For decades, residents and visitors have traversed a steep, largely unpaved incline to the Big Island’s Waipio Valley, one of Hawaii’s most beautiful and sacred spaces. But in February, Hawaii County Mayor Mitch Roth shut down Waipio Valley Road indefinitely to all but residents living there, citing hazardous roadway conditions.
The road is one of the steepest in the United States, and travelers have to cross areas with a nearly 40% grade. To tackle the excursion, visitors either drive a four-wheel-drive vehicle — the only type able to manage the 1,000 foot ascent or descent in 1.5 miles — or hike.
Trucks traversing the dirt road often pass each other with mere inches to spare, or must find a place to pull over and allow another vehicle to pass due to the spatial constraints, leading to unwieldy and unintentional games of chicken. In 2021, a four-wheel-drive Toyota lost its brakes while heading into the valley, colliding with a tour van traveling uphill.
Opinions are divided on the Waipio Valley Road closure: Residents of the valley are supportive, saying that the closure would allow the area to heal, while visitors and even other Hawaii Island residents have mixed feelings.
“Our administration is committed to ensuring safe and equitable access to Waipio Valley. Right now, the road is an unreasonable risk to our community, and instead of ignoring the facts or kicking the can down the road, we are choosing to take action,” Roth said.
“Waipio is an incredibly special place for so many reasons, and as such deserves the utmost respect, which includes sound maintenance of the roadway for this generation and those to come,” he continued. “We know this decision is frustrating to some, but we are encouraged by the response of the community and look forward to better, safer access in the near future.”

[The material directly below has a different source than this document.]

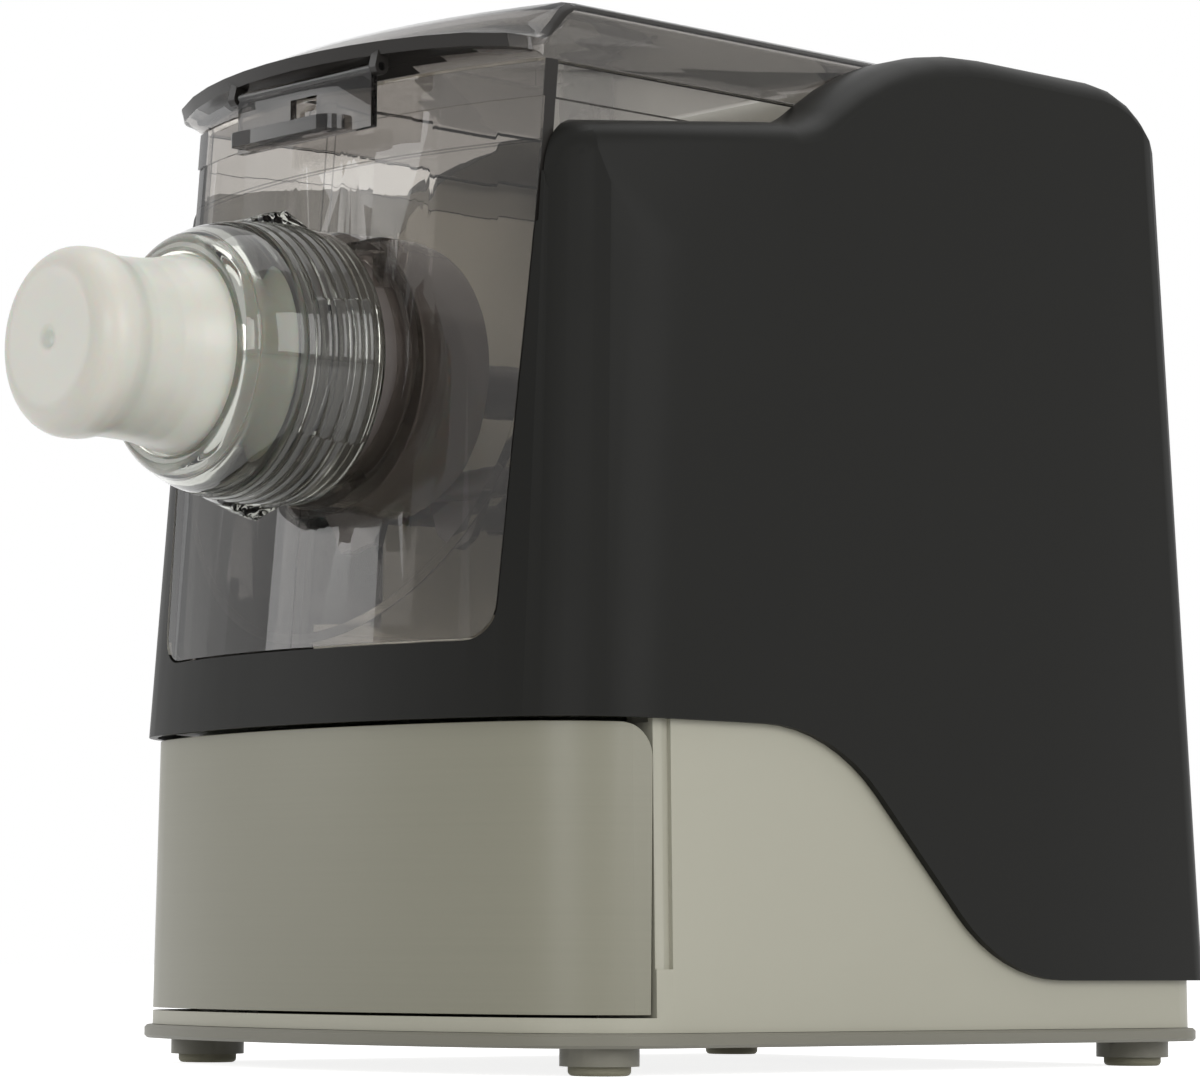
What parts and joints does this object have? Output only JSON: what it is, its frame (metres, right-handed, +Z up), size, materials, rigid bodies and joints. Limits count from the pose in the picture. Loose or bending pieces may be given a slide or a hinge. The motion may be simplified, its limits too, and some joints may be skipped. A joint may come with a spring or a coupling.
{
  "type": "electric pasta maker",
  "caption": "Electric pasta maker: a clear mixing tub with a hinged lid over a screw extruder with a die cap and ring nut, on a drive housing with a storage drawer.",
  "frame": {"origin": "middle of the footprint on the surface that the feet stand on", "axes": "+Z up, -Y towards the die at the front, +X to the right seen from the front"},
  "size_m": [0.2162, 0.3611, 0.3034],
  "materials": {
    "plate_cream": "satin",
    "pad_rubber": "matt",
    "steel": "brushed",
    "base_cream": "fine texture",
    "inner_grey": "matt",
    "drawer_grey": "satin",
    "tray_grey": "matt",
    "housing_black": "fine texture",
    "inlet_black": "matt",
    "contact_brass": "polished",
    "panel_black": "gloss",
    "lens_clear": "clear gloss",
    "button_grey": "satin",
    "board_green": "matt",
    "tub_smoke": "smoky clear",
    "seal_rubber": "matt",
    "bearing_bronze": "sintered",
    "gear_nylon": "matt",
    "gear_steel": "ground",
    "motor_can": "satin",
    "fan_black": "matt",
    "screw_dark": "satin",
    "barrel_smoke": "smoky clear",
    "seal_pale": "silicone",
    "die_white": "milky",
    "nut_clear": "clear"
  },
  "bodies": {
    "machine": {"base_plate": "plate_cream", "foot_pads": "pad_rubber", "base_screws": "steel", "base_housing": "base_cream", "drawer_rails": "inner_grey", "inner_frame": "inner_grey", "upper_housing": "housing_black", "rear_cover": "housing_black", "cover_screws": "steel", "mains_inlet": "inlet_black", "inlet_pins": "contact_brass", "control_panel": "panel_black", "display_lens": "lens_clear", "button_switches": "inlet_black", "control_board": "board_green", "power_board": "board_green", "mixing_tub": "tub_smoke", "front_panel": "tub_smoke", "lid_hinge_bracket": "housing_black", "lid_hinge_pins": "steel", "shaft_seal": "seal_rubber", "shaft_bearings": "bearing_bronze", "idler_pin": "steel", "motor": "motor_can", "motor_screws": "steel", "gearbox_cover": "inner_grey", "extruder_barrel": "barrel_smoke", "chassis_screws": "steel"},
    "lid": {"lid": "tub_smoke"},
    "latch": {"lid_latch": "tub_smoke"},
    "drawer": {"drawer_front": "drawer_grey", "drawer_tray": "tray_grey", "drawer_screws": "steel"},
    "die": {"die_cap": "die_white", "die_seal": "seal_pale"},
    "nut": {"locking_nut": "nut_clear"},
    "drive": {"drive_shaft": "steel", "drive_gear": "gear_nylon", "auger": "screw_dark", "mixing_paddle": "screw_dark"},
    "idler": {"idler_gear": "gear_nylon"},
    "rotor": {"motor_pinion": "gear_steel", "cooling_fan": "fan_black"},
    "start_key": {"start_button": "button_grey"},
    "select_key": {"select_button": "button_grey"},
    "time_key": {"time_button": "button_grey"}
  },
  "joints": [
    {"name": "lid_hinge", "type": "hinge", "parent": "machine", "child": "lid", "pos_m": [0, 0.0688, 0.2915], "axis": [-1, 0, 0], "range_deg": [0, 80]},
    {"name": "latch_pivot", "type": "hinge", "parent": "lid", "child": "latch", "pos_m": [0, -0.09165, 0.2826], "axis": [-1, 0, 0], "range_deg": [0, 12], "stiffness_Nm_per_rad": 0.06},
    {"name": "drawer_slide", "type": "slide", "parent": "machine", "child": "drawer", "axis": [0, -1, 0], "range_m": [0, 0.13]},
    {"name": "die_travel", "type": "slide", "parent": "machine", "child": "die", "axis": [0, -1, 0], "range_m": [0, 0.0166]},
    {"name": "nut_turn", "type": "hinge", "parent": "die", "child": "nut", "pos_m": [0, -0.1162, 0.1995], "axis": [0, -1, 0], "range_deg": [0, 1980]},
    {"name": "shaft_turn", "type": "hinge", "parent": "machine", "child": "drive", "pos_m": [0, 0, 0.1995], "axis": [0, -1, 0], "continuous": true},
    {"name": "idler_turn", "type": "hinge", "parent": "machine", "child": "idler", "pos_m": [0, 0.0838, 0.1395], "axis": [0, -1, 0], "continuous": true},
    {"name": "rotor_turn", "type": "hinge", "parent": "machine", "child": "rotor", "pos_m": [0, 0.0938, 0.102], "axis": [0, -1, 0], "continuous": true},
    {"name": "start_press", "type": "slide", "parent": "machine", "child": "start_key", "axis": [0, 0, -1], "range_m": [0, 0.0012], "stiffness_N_per_m": 300},
    {"name": "select_press", "type": "slide", "parent": "machine", "child": "select_key", "axis": [0, 0, -1], "range_m": [0, 0.0012], "stiffness_N_per_m": 300},
    {"name": "time_press", "type": "slide", "parent": "machine", "child": "time_key", "axis": [0, 0, -1], "range_m": [0, 0.0012], "stiffness_N_per_m": 300}
  ],
  "couplings": [
    {"joint": "die_travel", "follows": "nut_turn", "m_per_rad": 0.00047746},
    {"joint": "idler_turn", "follows": "shaft_turn", "ratio": -4.7143},
    {"joint": "rotor_turn", "follows": "shaft_turn", "ratio": 18.857}
  ]
}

Visitors are drawn to the valley’s unusual black sand beach and feeling of seclusion once down in the serene and sacred spot. Swells crash upon the beach, offering surfers consistent sets.
Before the road closure, Schuyler Harris, a surfer and waterman born and raised in the islands, spent a lot of time in the valley. He said that Waipio is a powerful place deserving of love and respect, and that he understands that the road needs time to heal from intense visitation — even from locals.
“Being the dangerous road that it is, having first-time drivers head down there caused a lot of stress for the locals who knew the rules of the road,” Harris told SFGATE. “To me, it’s the most beautiful place in the world. You’re mesmerized and get into a different state of mind there. It’s the mana [divine power] of the place, time seems to stand still, but it’s also a dangerous place. Visitors unfamiliar with the road and the ocean need to be warned.”